Friday, 15 July 2016

Puccini - Gianni Schicchi (LA Opera, 2015)

Giacomo Puccini - Gianni Schicchi

LA Opera, 2015

Grant Gershon, Woody Allen, Kathleen Smith Belcher, Plácido Domingo, Adriana Chuchman, Meredith Arwady, Arturo Chacón-Cruz, Greg Fedderly, Stacey Tappan, Craig Colclough, Philip Cokorinos, Liam Bo

Sony - Blu-ray

Given their location on the doorstep of Hollywood, it's not surprising that the cinema might have some influence over LA Opera productions, but filmmakers have long played a part in opera directing in Europe as well. Opera shares an affinity with opera in how music can be a vital element that gives depth and commentary on the drama and sometimes takes it to a new dimension, so it's not surprising that some of the best filmmakers in the world (Tarkovsky, Bergman, Losey, Kiarostami, Herzog, Haneke) have all dipped their toes into the opera world.

Music evidently plays a large part in the films of Woody Allen, even though his films are more associated with ragtime jazz and classics from the 1930s and 1940s. Although he has made a musical ('Everyone Says I Love You'), it's the use of George Geshwin music for Manhattan that has seen his most successful melding of music and drama. Allen has even done a bit of on-screen opera directing, albeit in spoof mode in 'To Rome With Love' (2012), where he played a 'Regietheater' director who devises an elaborate production to accommodate a great tenor (played by Fabio Armiliato) who can only sing well when he is in the shower.

It's comedy that is obviously Woody Allen's forte, so if you're going to engage the filmmaker to direct a work at the LA Opera it seems only natural to let him loose on a comic masterpiece like Puccini's Gianni Schicchi. In practice - like much of his cinema work - Allen's involvement doesn't appear to extend into character direction of the performers. Judging by the behind the scenes footage, it's left to revival director Kathleen Smith Belcher to coach the cast in this 2015 recording of Allen's 2008 production, but even then it would appear much is left to the actual performers to find their own interpretation of the work.

Whether he brings much out of the characterisation or not, Allen's touch is evident in other ways. Much of his contribution to the look and feel of the LA Opera's Gianni Schicchi is the setting of the opera in the neo-realist Italy of Vittorio de Sica's 'Bicycle Thieves'. Allen is assisted in the creation of this post-war world of poverty and desperation by the involvement of his regular film production designer Santo Loquasto. The production design certainly has a 1940s black and white Italian neo-realist movie character - Allen even providing joke opening credit titles - but otherwise it doesn't look much different to any other production of Gianni Schicchi. You could probably even set La Bohème there.

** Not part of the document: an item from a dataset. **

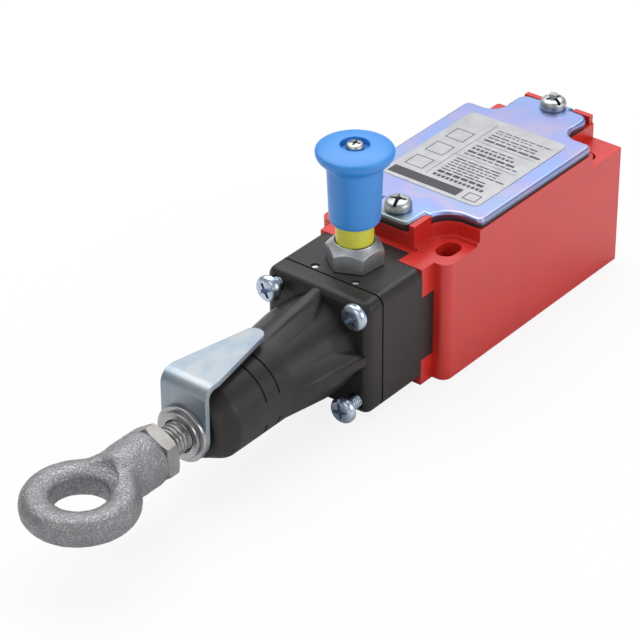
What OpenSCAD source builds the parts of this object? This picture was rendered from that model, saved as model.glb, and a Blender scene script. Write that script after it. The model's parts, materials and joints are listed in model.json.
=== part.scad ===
// Rope pull switch: latching safety switch pulled by a rope through a forged eye.
// Millimetres. +X runs from the head to the cable entry, +Z from the mounting face to the cover.
// The origin is the middle of the body's flat mounting face.

/* [Body] */
// Length of the body casing
body_length = 77; // [74:1:90]
// Width of the body casing
body_width = 40; // [39:1:46]
// Height of the four shelves that the fixing screws bear on
shelf_height = 33.7; // [33.3:0.1:38]
// Height of the side walls above the shelves
rim_height = 4.2; // [3.5:0.1:6]
// Radius of the casing's upright corners at the head end
corner_radius = 2.6; // [1:0.1:4]
// Radius of the casing's upright corners at the entry end
end_corner_radius = 0.8; // [0.5:0.1:3]
// Thickness of the casing's side walls
wall = 3; // [2:0.1:4]
// Thickness of the casing's floor
floor_t = 3; // [2:0.1:5]

/* [Fixing holes] */
// Distance from the body's head end to the middle of the slotted holes
fixing_near_margin = 7.2; // [7:0.1:8]
// Distance from the body's entry end to the middle of the round holes
fixing_far_margin = 9.8; // [9:0.1:11]
// Distance between the fixing holes across the body
fixing_pitch_width = 30; // [29:0.5:31]
// Diameter of the fixing holes
fixing_d = 5.3; // [4.3:0.1:5.8]
// Overall length of the two slotted holes at the head end
fixing_slot_length = 7.3; // [6.5:0.1:8]

/* [Cable entry] */
// Minor diameter of the M20 thread
entry_d = 18.38; // [14:0.01:20]
// Thickness of the end wall that the entry is cut through
entry_wall = 7; // [5:0.1:8]

/* [Cover] */
// Thickness of the cover plate
cover_t = 1.6; // [1:0.1:2.5]
// Thickness of the gasket under the cover
gasket_t = 1; // [0.6:0.1:2]
// Half width of the cover's tab at the head end
near_tab_half = 6.5; // [5:0.1:7]
// Half width of the cover's tab at the entry end
far_tab_half = 10.7; // [9:0.1:11]
// Radius of the cover's cut-outs round the slotted holes
near_notch_r = 6.8; // [6:0.1:7.5]
// Radius of the cover's cut-outs round the round holes
far_notch_r = 4.5; // [3.8:0.1:5]
// Length of the rating label
label_length = 40; // [20:1:42]
// Width of the rating label
label_width = 30.4; // [20:0.1:34]
// Length of the cover screws under their heads
cover_screw_length = 7; // [5:0.5:9]

/* [Head] */
// Length of the head block
head_length = 20.3; // [19.5:0.1:24]
// Width and height of the head block
head_width = 32; // [31.8:0.1:33]
// Height of the rope's axis over the mounting face
rope_axis_height = 17.5; // [17:0.1:18.5]
// Thickness of the gasket between the head block and the barrel
head_gasket_t = 0.8; // [0.5:0.1:1.5]
// Distance from the head block's sides to the middle of each head screw
head_screw_inset = 3.7; // [3.5:0.1:4.2]
// Length of the head screws under their heads
head_screw_length = 28.5; // [27:0.1:29]
// How far the most loosened head screw stands out
head_screw_lift = 4.2; // [0:0.1:6]

/* [Barrel] */
// Thickness of the barrel's square flange
flange_t = 5.3; // [4:0.1:7]
// Outer diameter of the barrel
barrel_d = 21.8; // [21:0.1:22.5]
// Bore of the barrel
barrel_bore = 17; // [16.4:0.1:17.6]
// Length of the barrel in front of its flange
barrel_length = 47.2; // [45:0.1:60]
// Length of the tapered nose
nose_length = 6; // [3:0.1:9]
// Diameter of the nose's end face
nose_d = 16; // [14:0.1:18]
// Distance from the flange to the first tension ring
ring_distance = 26.9; // [24:0.1:30]
// Distance between the two tension rings
ring_gap = 4.9; // [3:0.1:7]
// Width of the ribs on the barrel's neck
rib_w = 2.6; // [1.5:0.1:4]

/* [Rope side] */
// Diameter of the pull rod and of its thread
rod_d = 8; // [6:0.1:8.6]
// How far the rope pulls the rod out
rope_travel = 12; // [8:0.5:12]
// Wire diameter of the main spring
spring_wire = 1.8; // [1.2:0.1:2.2]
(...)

Perhaps Allen's most significant touch is to have Gianni Schicchi played as a Neapolitan mafia character in a pin-stripe suit. It doesn't fit entirely with the Florentine character of the work, but perhaps the Camorra is extending its operations out to exploit vulnerable and gullible Italians further north. Schicchi's daughter, the usually sweet Lauretta who is becoming one of the family through her engagement to Rinuccio, even wields a mean knife here when family tensions are roused in the dispute over the recently deceased Buoso Donati's fortune.

All this works fairly well without making too many demands on the essential comic elements of the plot of Gianni Schicchi, but it doesn't really contribute much that is new to the work either. Or even much that is really funny other than the humour that is inherently already there in the situation. There are a lot more laughs that can be had with hiding a dead body and with the threats of Florentine hand-chopping justice that holds the family back from thwarting Schicchi's scheme to defraud them. Allen's idea of justice for Schicchi also isn't content with leaving him to the fate described in Canto XXX of Dante's Inferno, but has Zita stab him just before he pleads his case to the audience.

Caveats, as ever, must be made for Plácido Domingo in a baritone role, even more so as he is getting older. He doesn't quite have the depth of voice required here, but he has character and personality and clearly relishes the opportunity to play Schicchi, particularly in a mafia persona. The other significant roles are all well sung, but there's not much sparkle in Grant Gershon's conducting of Puccini's wonderfully playful, lyrical and inventive score.